▶ [TASK DETAILS]
From the records below, extract only the lines running from the line with "# The stud, turned" to the line with "in imported if", both lines included, reproducing them exactly.

▶ [RECORDS PROVIDED]
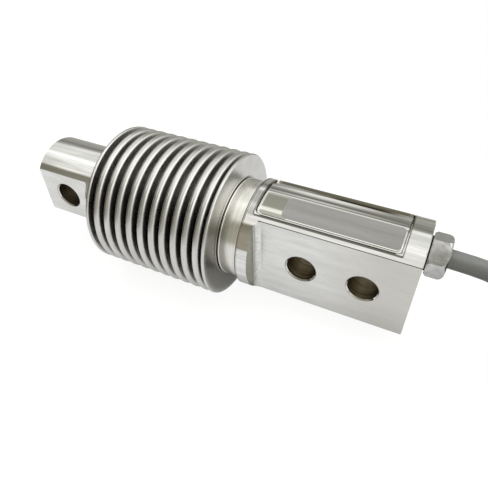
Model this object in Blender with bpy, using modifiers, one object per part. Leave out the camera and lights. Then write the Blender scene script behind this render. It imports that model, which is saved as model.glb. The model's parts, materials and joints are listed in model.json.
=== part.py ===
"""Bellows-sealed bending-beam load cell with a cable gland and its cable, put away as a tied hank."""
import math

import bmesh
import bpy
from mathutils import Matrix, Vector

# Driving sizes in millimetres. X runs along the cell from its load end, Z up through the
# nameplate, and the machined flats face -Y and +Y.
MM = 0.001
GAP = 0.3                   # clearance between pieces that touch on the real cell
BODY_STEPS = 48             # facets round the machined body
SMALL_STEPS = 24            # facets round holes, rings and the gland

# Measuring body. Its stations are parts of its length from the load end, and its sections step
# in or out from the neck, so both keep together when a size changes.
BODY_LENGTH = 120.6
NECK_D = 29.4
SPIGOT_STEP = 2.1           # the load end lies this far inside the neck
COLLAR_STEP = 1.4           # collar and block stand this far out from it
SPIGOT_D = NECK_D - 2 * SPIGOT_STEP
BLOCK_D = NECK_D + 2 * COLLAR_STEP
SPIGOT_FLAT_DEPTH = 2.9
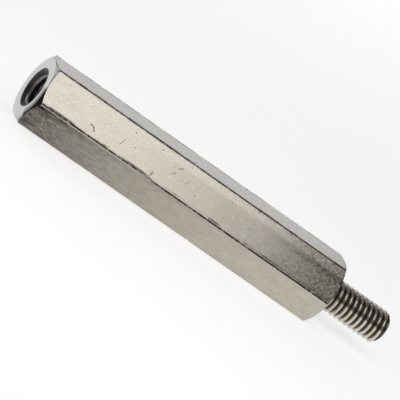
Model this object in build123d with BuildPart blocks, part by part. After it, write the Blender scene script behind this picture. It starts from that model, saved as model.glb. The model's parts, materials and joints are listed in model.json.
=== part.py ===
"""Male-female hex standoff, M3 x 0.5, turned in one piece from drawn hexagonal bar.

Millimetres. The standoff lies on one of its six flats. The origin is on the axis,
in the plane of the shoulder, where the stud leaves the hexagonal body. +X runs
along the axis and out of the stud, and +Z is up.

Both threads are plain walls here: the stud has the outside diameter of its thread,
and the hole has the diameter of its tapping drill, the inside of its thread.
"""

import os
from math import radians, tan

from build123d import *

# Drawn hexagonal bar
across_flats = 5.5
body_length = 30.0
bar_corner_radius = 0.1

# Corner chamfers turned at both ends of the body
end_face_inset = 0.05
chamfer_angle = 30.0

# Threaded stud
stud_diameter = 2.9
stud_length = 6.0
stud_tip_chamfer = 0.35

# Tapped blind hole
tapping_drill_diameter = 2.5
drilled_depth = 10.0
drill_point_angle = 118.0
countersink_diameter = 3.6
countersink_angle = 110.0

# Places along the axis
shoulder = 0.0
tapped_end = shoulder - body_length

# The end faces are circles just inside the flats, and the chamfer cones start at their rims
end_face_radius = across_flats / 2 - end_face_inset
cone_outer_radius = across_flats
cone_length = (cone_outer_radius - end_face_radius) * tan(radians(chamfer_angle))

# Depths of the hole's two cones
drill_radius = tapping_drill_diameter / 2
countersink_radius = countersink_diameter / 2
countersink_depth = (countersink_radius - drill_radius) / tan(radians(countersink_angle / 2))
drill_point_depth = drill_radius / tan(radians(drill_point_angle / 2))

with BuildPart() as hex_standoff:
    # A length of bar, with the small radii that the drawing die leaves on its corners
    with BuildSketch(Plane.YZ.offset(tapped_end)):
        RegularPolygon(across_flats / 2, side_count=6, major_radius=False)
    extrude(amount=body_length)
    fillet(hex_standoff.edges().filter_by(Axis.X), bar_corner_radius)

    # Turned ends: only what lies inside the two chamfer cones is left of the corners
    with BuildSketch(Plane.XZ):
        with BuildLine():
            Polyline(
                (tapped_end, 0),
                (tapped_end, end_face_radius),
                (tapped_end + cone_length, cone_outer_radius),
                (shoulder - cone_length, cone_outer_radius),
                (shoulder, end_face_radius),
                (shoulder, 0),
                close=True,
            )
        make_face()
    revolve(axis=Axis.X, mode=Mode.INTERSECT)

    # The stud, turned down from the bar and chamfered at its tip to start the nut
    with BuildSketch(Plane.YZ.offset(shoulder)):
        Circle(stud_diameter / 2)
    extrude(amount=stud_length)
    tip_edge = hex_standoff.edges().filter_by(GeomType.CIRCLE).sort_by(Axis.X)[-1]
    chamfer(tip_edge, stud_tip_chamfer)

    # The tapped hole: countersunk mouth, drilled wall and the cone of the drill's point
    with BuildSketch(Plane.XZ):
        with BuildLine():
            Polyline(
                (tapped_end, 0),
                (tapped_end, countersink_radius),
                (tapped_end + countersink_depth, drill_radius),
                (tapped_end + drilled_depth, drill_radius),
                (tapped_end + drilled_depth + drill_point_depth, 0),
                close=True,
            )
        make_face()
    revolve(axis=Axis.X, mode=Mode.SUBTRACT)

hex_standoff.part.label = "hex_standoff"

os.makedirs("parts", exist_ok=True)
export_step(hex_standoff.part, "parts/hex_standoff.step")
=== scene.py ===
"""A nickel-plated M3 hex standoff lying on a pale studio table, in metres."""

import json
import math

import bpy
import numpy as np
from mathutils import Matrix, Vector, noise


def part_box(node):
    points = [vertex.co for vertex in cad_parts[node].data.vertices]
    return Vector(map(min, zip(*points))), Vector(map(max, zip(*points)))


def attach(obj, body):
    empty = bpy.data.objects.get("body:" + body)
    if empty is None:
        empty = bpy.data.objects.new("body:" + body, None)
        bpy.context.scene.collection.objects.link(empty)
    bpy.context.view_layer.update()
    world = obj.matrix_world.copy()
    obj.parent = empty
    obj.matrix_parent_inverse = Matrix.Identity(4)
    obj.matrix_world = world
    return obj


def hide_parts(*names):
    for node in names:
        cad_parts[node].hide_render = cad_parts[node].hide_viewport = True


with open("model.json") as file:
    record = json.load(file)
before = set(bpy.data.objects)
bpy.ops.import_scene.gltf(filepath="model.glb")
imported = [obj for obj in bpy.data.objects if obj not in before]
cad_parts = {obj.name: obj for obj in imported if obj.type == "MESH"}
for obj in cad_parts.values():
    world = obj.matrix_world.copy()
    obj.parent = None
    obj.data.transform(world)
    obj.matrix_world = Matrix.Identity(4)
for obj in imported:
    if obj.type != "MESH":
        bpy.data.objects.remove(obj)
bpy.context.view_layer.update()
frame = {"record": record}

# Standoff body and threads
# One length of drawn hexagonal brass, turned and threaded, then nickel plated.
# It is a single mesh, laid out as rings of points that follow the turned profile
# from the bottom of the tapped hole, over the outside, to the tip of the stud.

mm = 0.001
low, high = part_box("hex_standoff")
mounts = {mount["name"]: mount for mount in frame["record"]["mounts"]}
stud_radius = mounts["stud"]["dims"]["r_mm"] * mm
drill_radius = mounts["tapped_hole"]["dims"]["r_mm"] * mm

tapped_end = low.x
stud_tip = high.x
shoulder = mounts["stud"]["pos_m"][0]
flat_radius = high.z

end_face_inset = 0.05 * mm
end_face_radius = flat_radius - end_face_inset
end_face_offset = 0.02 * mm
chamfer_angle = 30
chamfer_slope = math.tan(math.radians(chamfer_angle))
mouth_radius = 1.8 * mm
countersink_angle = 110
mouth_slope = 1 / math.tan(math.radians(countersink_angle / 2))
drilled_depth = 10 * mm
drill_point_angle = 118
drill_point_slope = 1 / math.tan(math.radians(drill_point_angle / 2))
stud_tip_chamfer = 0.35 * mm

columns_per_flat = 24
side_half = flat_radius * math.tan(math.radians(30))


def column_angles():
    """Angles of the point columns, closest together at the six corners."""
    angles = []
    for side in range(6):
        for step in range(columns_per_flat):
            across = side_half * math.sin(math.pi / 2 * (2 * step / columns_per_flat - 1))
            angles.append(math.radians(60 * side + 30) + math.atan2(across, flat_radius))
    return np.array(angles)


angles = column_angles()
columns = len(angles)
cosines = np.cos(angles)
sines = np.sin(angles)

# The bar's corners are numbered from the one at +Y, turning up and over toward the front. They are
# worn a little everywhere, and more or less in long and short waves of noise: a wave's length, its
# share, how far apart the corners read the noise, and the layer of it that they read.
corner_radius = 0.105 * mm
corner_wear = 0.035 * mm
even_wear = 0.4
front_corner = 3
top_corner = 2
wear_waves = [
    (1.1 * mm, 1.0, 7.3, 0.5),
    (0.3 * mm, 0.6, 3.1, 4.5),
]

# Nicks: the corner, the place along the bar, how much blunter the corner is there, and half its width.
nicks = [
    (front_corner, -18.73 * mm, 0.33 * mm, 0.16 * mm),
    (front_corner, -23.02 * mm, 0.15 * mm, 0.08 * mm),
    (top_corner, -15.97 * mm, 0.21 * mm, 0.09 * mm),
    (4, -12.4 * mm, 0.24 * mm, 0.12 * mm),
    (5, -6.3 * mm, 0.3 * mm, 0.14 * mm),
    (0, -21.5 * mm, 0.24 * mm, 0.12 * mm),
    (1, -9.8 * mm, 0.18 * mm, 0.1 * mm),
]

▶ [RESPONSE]
    # The stud, turned down from the bar and chamfered at its tip to start the nut
    with BuildSketch(Plane.YZ.offset(shoulder)):
        Circle(stud_diameter / 2)
    extrude(amount=stud_length)
    tip_edge = hex_standoff.edges().filter_by(GeomType.CIRCLE).sort_by(Axis.X)[-1]
    chamfer(tip_edge, stud_tip_chamfer)

    # The tapped hole: countersunk mouth, drilled wall and the cone of the drill's point
    with BuildSketch(Plane.XZ):
        with BuildLine():
            Polyline(
                (tapped_end, 0),
                (tapped_end, countersink_radius),
                (tapped_end + countersink_depth, drill_radius),
                (tapped_end + drilled_depth, drill_radius),
                (tapped_end + drilled_depth + drill_point_depth, 0),
                close=True,
            )
        make_face()
    revolve(axis=Axis.X, mode=Mode.SUBTRACT)

hex_standoff.part.label = "hex_standoff"

os.makedirs("parts", exist_ok=True)
export_step(hex_standoff.part, "parts/hex_standoff.step")
=== scene.py ===
"""A nickel-plated M3 hex standoff lying on a pale studio table, in metres."""

import json
import math

import bpy
import numpy as np
from mathutils import Matrix, Vector, noise


def part_box(node):
    points = [vertex.co for vertex in cad_parts[node].data.vertices]
    return Vector(map(min, zip(*points))), Vector(map(max, zip(*points)))


def attach(obj, body):
    empty = bpy.data.objects.get("body:" + body)
    if empty is None:
        empty = bpy.data.objects.new("body:" + body, None)
        bpy.context.scene.collection.objects.link(empty)
    bpy.context.view_layer.update()
    world = obj.matrix_world.copy()
    obj.parent = empty
    obj.matrix_parent_inverse = Matrix.Identity(4)
    obj.matrix_world = world
    return obj


def hide_parts(*names):
    for node in names:
        cad_parts[node].hide_render = cad_parts[node].hide_viewport = True


with open("model.json") as file:
    record = json.load(file)
before = set(bpy.data.objects)
bpy.ops.import_scene.gltf(filepath="model.glb")
imported = [obj for obj in bpy.data.objects if obj not in before]
cad_parts = {obj.name: obj for obj in imported if obj.type == "MESH"}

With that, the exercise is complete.